Binance fired an investigator team that may have uncovered over $1B in flows to sanctioned Iranian wallets. The dismissal of the investigators raised questions about Binance’s readiness to remain compliant with sanctioned regions.
Binance fired investigators on its internal compliance team after reporting key findings on over $1B received through entities tied to Iran. The discovery was made by multiple sources and internal documents shared with Fortune.
Binance’s founder Changpeng ‘CZ’ Zhao claimed the article held contradictions and was not clear enough on the link between the fired investigators and the discovery of sanctioned transactions.
I don't know any details or who, but just reading the article, it's self contradicting 👇.

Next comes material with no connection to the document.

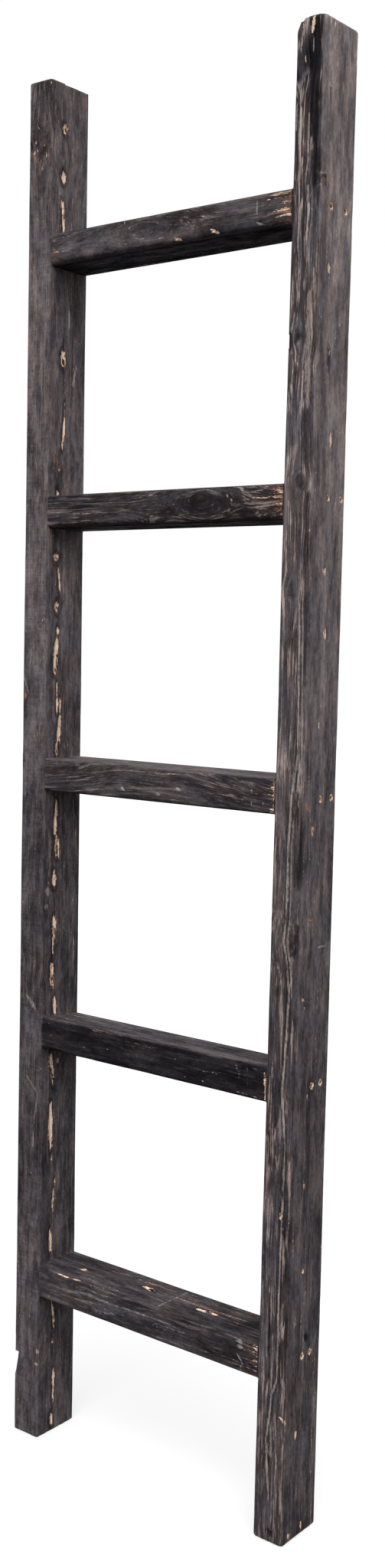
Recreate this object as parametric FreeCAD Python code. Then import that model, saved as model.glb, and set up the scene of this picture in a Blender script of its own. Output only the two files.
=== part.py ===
import FreeCAD, Part
import math
import os

# A leaning ladder of old sawn timber, for hanging blankets on: two stiles, five
# rungs butted between them, and two sunk wood screws through the stile into each
# rung end. Millimetres. X runs across the ladder, Y from its front (-) to its
# back (+), Z up the stiles. The origin is on the floor, in the middle of the feet.

os.makedirs("parts", exist_ok=True)
Vector = FreeCAD.Vector

# ---- Driving sizes --------------------------------------------------------------

# The whole ladder. The left stile was cut a little longer than the right one.
overall_width = 455.0
ladder_height = 1800.0
left_stile_extra = 9.0

# Stile section. Each board is a little stouter at its foot than at its top.
stile_foot_width = 45.0
stile_top_width = 39.5
stile_foot_depth = 74.5
stile_top_depth = 72.0

# Worn arrises: the right stile has lost more of its edges than the left one.
left_stile_arris = 3.0
right_stile_arris = 4.5
sawn_end_arris = 1.5
worn_top_arris = 3.5

# How the rungs are spread: from the ladder's top to the middle of the top rung, from
# rung to rung, and from the lowest one to the floor. Only their proportions count, so
# the rungs spread out or close up with the ladder's height.
rung_spread = [205.5, 333.0, 344.0, 348.0, 345.5, 224.0]

# Rungs, from the top one down. Each was sawn to its own height.
rung_heights = [41.5, 43.5, 44.0, 44.5, 45.0]
rung_top_falls = [0.0, 0.0, 0.0, 6.0, 0.0]
rung_front_inset = 0.5
rung_back_inset = 1.5
rung_arris = 4.0
rung_low_front_arrises = [9.0, 8.0, 4.0, 4.0, 4.0]

# Wood screws. Each pair was driven by eye: distances from the ladder's front face,
# and how far above the rung's middle.
front_screw_distances = [24.0, 35.0, 37.5, 37.0, 33.5]
back_screw_distances = [54.0, 62.5, 61.0, 56.5, 50.0]
screw_rises = [-1.0, 5.0, -2.5, -1.0, 8.0]
screw_length = 75.0
screw_head_radius = 4.2
screw_shank_radius = 2.1
screw_tip_length = 6.0
screw_sink = 2.5
screw_hole_clearance = 0.25
counterbore_clearance = 0.6
recess_arm_length = 5.0
recess_arm_width = 1.1
recess_depth = 1.6

# Screws and their holes are drawn with this many flat sides, to keep the model light.
round_sides = 16

# A splinter lost from the left stile's outer front edge, near its foot.
chip_top_height = 113.0
chip_length = 39.0
chip_width = 12.0
chip_depth = 16.0

# The left stile's top end was sawn in two strokes, which left a small step.
saw_step_drop = 2.0
saw_step_distance = 26.0

# ---- Sizes that follow ------------------------------------------------------------

half_width = overall_width / 2.0
left_stile_height = ladder_height + left_stile_extra
back_y = stile_foot_depth / 2.0
front_y_at_foot = -back_y
rung_count = len(rung_heights)
LEFT, RIGHT = -1, 1
SIDES = {LEFT: "left", RIGHT: "right"}


def stile_height(side):
    return left_stile_height if side == LEFT else ladder_height


def stile_depth_at(height):
    """Depth of a stile, front to back, at a height above the floor."""
    share = height / ladder_height
    return stile_foot_depth + (stile_top_depth - stile_foot_depth) * share


def stile_width_at(height):
    """Width of a stile, across the ladder, at a height above the floor."""
    share = height / ladder_height
    return stile_foot_width + (stile_top_width - stile_foot_width) * share


def front_y_at(height):
    """The stiles' back faces stand upright and their front faces lean back a little."""
    return back_y - stile_depth_at(height)


def rung_centre(index):
    """Height of a rung's middle. Index 0 is the top rung."""
    return ladder_height * sum(rung_spread[index + 1:]) / sum(rung_spread)


def prism(outline, sweep):
    """Solid swept from a flat outline along a straight line."""
    return Part.Face(Part.makePolygon(outline + [outline[0]])).extrude(sweep)


def solid_of(shape):
    """The single solid of a result that OCCT may wrap in a compound."""
    solids = shape.Solids
    if len(solids) != 1:
        raise ValueError("expected one solid, found %d" % len(solids))
    return solids[0]


# ---- Stiles -----------------------------------------------------------------------

def plain_stile(side):
    """Sawn board before wear: a tapered front outline crossed with a tapered side one."""
    top = stile_height(side)
    outer = side * half_width
    inner_foot = side * (half_width - stile_width_at(0.0))
    inner_top = side * (half_width - stile_width_at(top))
    front_outline = [
        Vector(outer, -stile_foot_depth, 0.0),
        Vector(inner_foot, -stile_foot_depth, 0.0),
        Vector(inner_top, -stile_foot_depth, top),
        Vector(outer, -stile_foot_depth, top),
    ]
    side_outline = [
        Vector(-overall_width, front_y_at_foot, 0.0),
        Vector(-overall_width, back_y, 0.0),
        Vector(-overall_width, back_y, top),
        Vector(-overall_width, front_y_at(top), top),
    ]
    seen_from_front = prism(front_outline, Vector(0.0, 2.0 * stile_foot_depth, 0.0))
    seen_from_side = prism(side_outline, Vector(2.0 * overall_width, 0.0, 0.0))
    return solid_of(seen_from_front.common(seen_from_side))


def edges_on_level(shape, height):
    """Edges that lie wholly in the horizontal plane at a height."""
    tolerance = 1e-4
    found = []
    for edge in shape.Edges:
        box = edge.BoundBox
        if abs(box.ZMin - height) < tolerance and abs(box.ZMax - height) < tolerance:
            found.append(edge)
    return found


def ease_stile(stile, side):
    """Bevel the edges of the two sawn ends, then round the four long arrises."""
    top = stile_height(side)
    long_arris = left_stile_arris if side == LEFT else right_stile_arris
    top_arris = sawn_end_arris if side == LEFT else worn_top_arris
    bevelled = stile.makeChamfer(top_arris, edges_on_level(stile, top))
    bevelled = bevelled.makeChamfer(sawn_end_arris, edges_on_level(bevelled, 0.0))
    long_edges = [edge for edge in bevelled.Edges if edge.BoundBox.ZLength > 0.5 * top]
    return bevelled.makeFillet(long_arris, long_edges)


def lost_splinter():
    """Wedge that broke off along the grain: square at its top, feathered at its lower end."""
    outer = -half_width
    front = front_y_at_foot
    slope_start = chip_top_height - 0.3 * chip_length
    face_outline = [
        Vector(outer - chip_width, front - chip_depth, chip_top_height),
        Vector(outer + chip_width, front - chip_depth, chip_top_height - 0.04 * chip_length),
        Vector(outer + 0.8 * chip_width, front - chip_depth, slope_start),
        Vector(outer, front - chip_depth, chip_top_height - chip_length),
        Vector(outer - chip_width, front - chip_depth, chip_top_height - chip_length),
    ]
    slab = prism(face_outline, Vector(0.0, 2.0 * chip_depth, 0.0))
    # The break runs out to the stile's outer face towards the back.
    plan_outline = [
        Vector(outer - 2.0 * chip_width, front - chip_depth, 0.0),
        Vector(outer + 2.0 * chip_width, front - chip_depth, 0.0),
        Vector(outer + 1.2 * chip_width, front + 0.3 * chip_depth, 0.0),
        Vector(outer, front + chip_depth, 0.0),
        Vector(outer - 2.0 * chip_width, front + chip_depth, 0.0),
    ]
    plan = prism(plan_outline, Vector(0.0, 0.0, chip_top_height + chip_length))
    return slab.common(plan)


def saw_step():
    """Slice left low behind the step in the left stile's top end."""
    step_y = front_y_at(left_stile_height) + saw_step_distance
    width = 2.0 * stile_top_width
    depth = back_y - step_y + stile_top_depth
    corner = Vector(-half_width - 0.5 * stile_top_width, step_y, left_stile_height - saw_step_drop)
    return Part.makeBox(width, depth, 2.0 * saw_step_drop, corner)


# ---- Screws -----------------------------------------------------------------------

def screw_places(index):
    """Heights above the floor and places from front to back of one rung end's two screws."""
    height = rung_centre(index) + screw_rises[index]
    front = front_y_at(height)
    return {
        "front": (front + front_screw_distances[index], height),
        "back": (front + back_screw_distances[index], height),
    }


def ring(along, radius):
    """Corners of one many-sided section about the X axis, or its single point at a tip."""
    if radius == 0.0:
        return [Vector(along, 0.0, 0.0)]
    corners = []
    for step in range(round_sides):
        angle = 2.0 * math.pi * (step + 0.5) / round_sides
        corners.append(Vector(along, radius * math.cos(angle), radius * math.sin(angle)))
    return corners


def flat_face(corners):
    return Part.Face(Part.makePolygon(corners + [corners[0]]))


def turned(profile):
    """Many-sided solid about the X axis, through (along, radius) sections, closed at both ends."""
    rings = [ring(along, radius) for along, radius in profile]
    faces = [flat_face(end) for end in (rings[0], rings[-1]) if len(end) > 1]
    for near, far in zip(rings, rings[1:]):
        for step in range(round_sides):
            after = (step + 1) % round_sides
            corners = [near[step], near[after]]
            corners += [far[0]] if len(far) == 1 else [far[after], far[step]]
            faces.append(flat_face(corners))
    solid = Part.Solid(Part.Shell(faces))
    if solid.Volume < 0.0:
        solid.reverse()
    return solid


def set_at(shape, side, y, height):
    """Move a shape made along -X from the outer face plane to its place on one stile."""
    if side == LEFT:
        shape = shape.mirror(Vector(0.0, 0.0, 0.0), Vector(1.0, 0.0, 0.0))
    moved = shape.copy()
    moved.translate(Vector(side * half_width, y, height))
    return moved


def screw_body():
    """Countersunk screw pointing along -X, its head sunk below the plane X = 0."""
    head_face = -screw_sink
    head_root = head_face - (screw_head_radius - screw_shank_radius)
    point = head_face - screw_length
    return turned([
        (head_face, screw_head_radius),
        (head_root, screw_shank_radius),
        (point + screw_tip_length, screw_shank_radius),
        (point, 0.0),
    ])


def cross_recess():
    """Two crossed slots for the driver, cut into the head's flat face."""
    arm = Part.makeBox(recess_depth, recess_arm_length, recess_arm_width)
    arm.translate(Vector(-screw_sink - recess_depth, -recess_arm_length / 2.0, -recess_arm_width / 2.0))
    other = arm.copy()
    other.rotate(Vector(0.0, 0.0, 0.0), Vector(1.0, 0.0, 0.0), 90.0)
    return arm.fuse(other)


def stile_hole():
    """Counterbore, countersink and clearance hole that one screw needs in a stile."""
    shank_hole = screw_shank_radius + screw_hole_clearance
    counterbore = screw_head_radius + counterbore_clearance
    head_face = -screw_sink
    cone_end = head_face - (screw_head_radius - shank_hole)
    past_stile = -2.0 * stile_foot_width
    return turned([
        (screw_sink, counterbore),
        (head_face, counterbore),
        (head_face, screw_head_radius),
        (cone_end, shank_hole),
        (past_stile, shank_hole),
    ])


def make_stile(side):
    stile = ease_stile(plain_stile(side), side)
    for index in range(rung_count):
        for y, height in screw_places(index).values():
            stile = stile.cut(set_at(stile_hole(), side, y, height))
    if side == LEFT:
        stile = stile.cut(lost_splinter())
        stile = stile.cut(saw_step())
    return solid_of(stile)


# ---- Rungs ------------------------------------------------------------------------

def rung_blank(index):
    """Sawn and eased rung, still long enough to run into both stiles."""
    centre = rung_centre(index)
    low = centre - rung_heights[index] / 2.0
    high = centre + rung_heights[index] / 2.0
    front = front_y_at(centre) + rung_front_inset
    back = back_y - rung_back_inset
    reach = half_width - 0.5 * stile_top_width
    section = [
        Vector(-reach, front, low),
        Vector(-reach, front, high),
        Vector(-reach, back, high - rung_top_falls[index]),
        Vector(-reach, back, low),
    ]
    board = prism(section, Vector(2.0 * reach, 0.0, 0.0))
    long_edges = [edge for edge in board.Edges if edge.BoundBox.XLength > reach]
    # The lower front arris is the most worn one. It is the only one that is low and in front.
    low_front = [
        edge for edge in long_edges
        if edge.BoundBox.ZMax < centre and edge.BoundBox.YMax < 0.0
    ]
    others = [edge for edge in long_edges if not edge.isSame(low_front[0])]
    eased = board.makeFillet(rung_arris, others)
    still_sharp = [
        edge for edge in eased.Edges
        if edge.BoundBox.XLength > reach
        and edge.BoundBox.ZMax < low + 1e-3 and edge.BoundBox.YMax < front + 1e-3
    ]
    return eased.makeFillet(rung_low_front_arrises[index], still_sharp)


def make_rung(index, stile_blanks, screws):
    """Scribe the ends to the stiles' inner faces, then let the screws bite into them."""
    rung = rung_blank(index)
    for blank in stile_blanks:
        rung = rung.cut(blank)
    for screw in screws:
        rung = rung.cut(screw)
    return solid_of(rung)


# ---- Build ------------------------------------------------------------------------

def make_screws():
    """Every screw and its plain body, by name and by the rung that it holds."""
    finished = {}
    bodies = {index: [] for index in range(rung_count)}
    for index in range(rung_count):
        for side, side_name in SIDES.items():
            for place, (y, height) in screw_places(index).items():
                body = set_at(screw_body(), side, y, height)
                recess = set_at(cross_recess(), side, y, height)
                name = "screw_%s_%d_%s" % (side_name, index + 1, place)
                finished[name] = solid_of(body.cut(recess))
                bodies[index].append(body)
    return finished, bodies


def build():
    nodes = {}
    blanks = [plain_stile(side) for side in SIDES]
    screws, screw_bodies = make_screws()
    for side, side_name in SIDES.items():
        nodes[side_name + "_stile"] = make_stile(side)
    for index in range(rung_count):
        nodes["rung_%d" % (index + 1)] = make_rung(index, blanks, screw_bodies[index])
    nodes.update(screws)
    return nodes


for node_name, shape in build().items():
    if not shape.isValid():
        raise ValueError(node_name + " isn't a valid solid")
    shape.exportStep("parts/%s.step" % node_name)
    print("%-22s %9.1f cm3  %s" % (node_name, shape.Volume / 1000.0, shape.BoundBox))
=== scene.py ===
# %% [markdown]
# # A worn blanket ladder
#
# The real object is a leaning ladder of reclaimed timber: two stiles, five rungs
# butted between them, and sunk screws through the stiles into the rung ends. Its
# near-black paint has rubbed thin along the grain, so almost all of its character is
# in its surfaces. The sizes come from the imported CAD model, which is loaded first and
# never moved. Every board is then made again as a dense mesh that wear can be carved
# into, and the CAD board that it stands for is hidden.

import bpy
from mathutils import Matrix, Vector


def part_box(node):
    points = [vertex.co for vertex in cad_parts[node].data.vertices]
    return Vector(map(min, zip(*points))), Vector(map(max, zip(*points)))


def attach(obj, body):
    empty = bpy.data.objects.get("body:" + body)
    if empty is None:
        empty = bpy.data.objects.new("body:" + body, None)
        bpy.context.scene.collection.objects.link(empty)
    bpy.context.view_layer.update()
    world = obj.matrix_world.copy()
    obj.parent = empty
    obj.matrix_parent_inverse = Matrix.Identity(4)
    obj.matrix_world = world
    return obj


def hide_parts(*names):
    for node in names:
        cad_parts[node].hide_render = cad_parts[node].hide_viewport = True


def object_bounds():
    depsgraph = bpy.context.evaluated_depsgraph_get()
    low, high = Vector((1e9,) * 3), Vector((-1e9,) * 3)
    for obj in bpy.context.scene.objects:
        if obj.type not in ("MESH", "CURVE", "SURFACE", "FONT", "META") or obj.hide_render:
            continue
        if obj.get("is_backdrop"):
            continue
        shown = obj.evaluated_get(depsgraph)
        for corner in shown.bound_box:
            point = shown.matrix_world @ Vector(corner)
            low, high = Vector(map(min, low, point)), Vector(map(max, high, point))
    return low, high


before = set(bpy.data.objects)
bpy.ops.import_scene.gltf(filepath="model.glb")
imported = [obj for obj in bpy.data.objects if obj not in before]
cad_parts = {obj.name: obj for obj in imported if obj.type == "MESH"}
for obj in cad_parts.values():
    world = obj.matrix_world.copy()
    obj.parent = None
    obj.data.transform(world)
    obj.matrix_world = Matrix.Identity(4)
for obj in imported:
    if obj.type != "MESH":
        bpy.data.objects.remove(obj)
cad_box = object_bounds()
print("CAD box, metres:", [[round(v, 4) for v in corner] for corner in cad_box])

# %% Modules
import math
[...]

One could also make a narrative "maybe they were fired because they didn't prevent it?" IF it were even true. It would also mean the 3rd party tools (the same used by law enforcement)… https://t.co/VzwvKwmAd4 pic.twitter.com/3JSdGGMcsV
— CZ 🔶 BNB (@cz_binance) February 13, 2026
According to the magazine, the investigators tracked the flows between March 2024 and August 2025, flagging potential violations of sanctions laws. According to Fortune’s sources, the team members were fired at the end of 2025.
Despite the listing of Iran as a banned country, there were still transactions routed through Binance. The findings follow a known pattern of crypto usage in Iran, which utilizes USDT on the TRON network. This version of the token is carried by Binance, turning it into a major liquidity hub for TRC-20 stablecoins.
So far, investigators have tracked USDT as a way to circumvent sanctions, but mostly ended up with idle wallets. The internal investigation points to Binance’s ongoing problems with compliance. In 2023, the exchange pleaded guilty to AML and KYC violations, and the exchange’s founder, Changpeng Zhao, was sentenced to four months in prison.
Binance agreed to increased government monitoring, widely advertising its new phase of full compliance.
According to Fortune, Binance fired at least three investigators with a law enforcement background, focused on the European and Asian markets.
The information on the dismissals coincides with a previous cut to Binance’s team. As Cryptopolitan reported, toward the end of 2025, Binance dismissed several team members for alleged insider trading.
Around that time, several Binance team members also announced their departures through LinkedIn, without specifying the circumstances. Beyond the firings in the special investigator team, at least four of the top compliance experts left Binance, or were pushed out, according to Fortune’s information.
The compliance experts were fired at a time when Binance and Zhao enjoyed peak acceptance for their crypto business, while helping the Trump family World Liberty Fi project and adopting its stablecoin, USD1.
Binance registered peak USDT flows from the TRON network during the 2021 bull market. Since then, there have been fewer dramatic spikes of inflows.

In the past year, USDT on TRON was much less active on Binance. The token’s supply is growing, but it still has a niche use compared to the ERC-20 version.
Binance has also been known to swap TRC-20 USDT for its Ethereum version, potentially swaying the available liquidity in the crypto space. TRC-20 USDT is much more rarely used in lending and DeFi, as well as centralized exchanges, and is linked to usage for P2P payments in Southeast Asia.